Frazil ice is what you get when ice first starts to form across an ocean’s waters. It looks like a bunch of ice needles have been thrown across the water, and taken as a whole it resembles slush. As frazil ice freezes it is referred to as grease ice because of its grease-like appearance on the water.

A glacier is a large body of ice found on land. They can kind of resemble rivers of ice and are in fact moving, be it ever so slowly, down the sides of mountains or across landscapes.  One of the fastest-moving glaciers in the world is the Jakobshavn Glacier in the west end of Greenland which flows at around 20 metres a day.

Glaciers can sometimes be further defined by their location or shape. For example there are continental glaciers which resemble domes and flow away from a central location or alpine (a.k.a. valley) glaciers which flow down valleys from their mountain perches.

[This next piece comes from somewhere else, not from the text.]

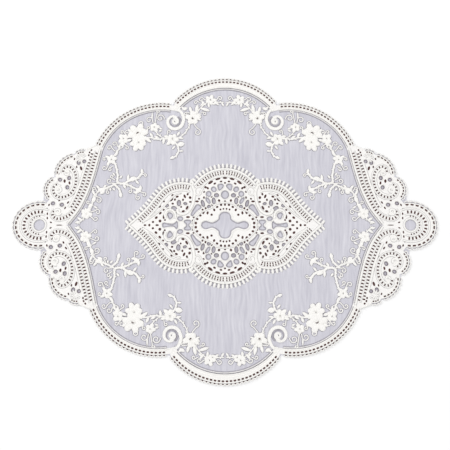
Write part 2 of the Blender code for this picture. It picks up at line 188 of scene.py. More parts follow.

Glacier tongues are glaciers that stick out into the water but their main bodies are attached to land.

Grease ice – see frazil ice above.

Growlers are floating bodies of ice that are smaller than icebergs and bergy bits, with a height of less than 1 metre showing above the water and no more than 20 metres squared in area.

Hummocky ice is a small mound of ice that pops up out of a field of ice, caused by pressure squeezing the humps of ice upward out of the plane.

Icebergs are those floating beauties we see as they drift across the ocean. Unlike the sea water around them, ice bergs are made up of freshwater. Generally speaking we only see up to 20% of the iceberg’s entire mass above the water. To be an official iceberg the ice must rise a minimum of 5 metres above the water and have an area of at least 500 metres squared. Small icebergs weigh hundreds of tonnes and the biggest icebergs weigh even up to billions of tonnes. Icebergs can be very beautiful, but also very dangerous.

There are different types of icebergs:

  • Dome icebergs have rounded tops.
  • Pinnacled icebergs are the ones with the pointy tops.
  • Sloping icebergs have angled but relatively flat tops.
  • Tabular icebergs come with flat tops and steep flat sides (you’ll often see penguins congregate on this type of iceberg).
  • Weathered icebergs are icebergs that have been sculpted by the weather into a fantastic variety of shapes.

Ice blinks are reflections of light bouncing off of a field of ice to the bottom of clouds above.

Ice caps are giant sheets of ice that cover up to a maximum of about 50,000 kilometres squared.

An ice edge is where the water meets the ice.

An ice front is a shelf of ice or a floating glacier that rises up to 50 metres above the water’s surface.

Ice shelves are sheets of ice that float on the water but are permanently attached to the land. They’re formed by ice sheets making their way down to the water. These shelves can be over a thousand kilometres in thickness, tower up to 50 kilometres above the water, and extend hundreds of kilometres in length along a coastline.

Ice tongues are sections of ice that stick out into the water but their main icy bodies are still attached to land.

Leads are openings in pack ice that ships can make their way through, hoping that the ice won’t close up on them before they reach the other side.

Moraines are the rocky detritus left behind after the passing of a glacier. A terminal moraine refers to the point where a glacier stopped advancing and started to retreat.

Nilas is the sludge that’s on its way to becoming solid ice. Nilas ice has a lot of salt water still in it and can still move with the waves of the ocean.

Nunatak refers to rocky formations like mountains that keep their heads up above glaciers.

Pack ice refers to chunks of ice that form an ongoing coverage of a section of water. “Open pack ice” means that the surface of the water is less than 60% ice in a given area; “close pack ice” means up to 80% ice, and “very close pack ice” means 90%. “Consolidated pack ice” means you can’t see any water and that your ship is going to be there for a while. You can also read our page about pack ice with more information.

Pancake ice forms when the wind and the water push roundish bits of ice against each other, turning up the edges.

The wind and water also forms pressure ice which in turn forms pressure ridges that are pushed up out of the plane.

Rafting ice is ice that has climbed up on top of another body of ice like a turtle mounting another turtle.

Rotten ice is a body of ice that is melting or otherwise falling apart and looks somewhat like a honeycomb due to water or air getting between the ice particles.

Speaking of ridges, sastrugi are ridges that have been further shaped by the wind.

Sea ice is pretty much what you would expect, ice that forms on the sea and surrounds a body of land.

Shuga refers to the lumps of true ice that form out of grease ice.

Sludge or slush ice is the denser form of frazil ice that is well on its way to becoming true ice.

A glacier’s snout is its terminus, where the glacier runs out.

Stranded ice is ice that gets left behind when the water beneath it rolls out.

Water sky is related to ice blink in that it’s a reflection of onto low-lying clouds. In this case however the light is bouncing off of the darker-coloured water (as opposed to the whiter ice) and causes a dark area on the clouds.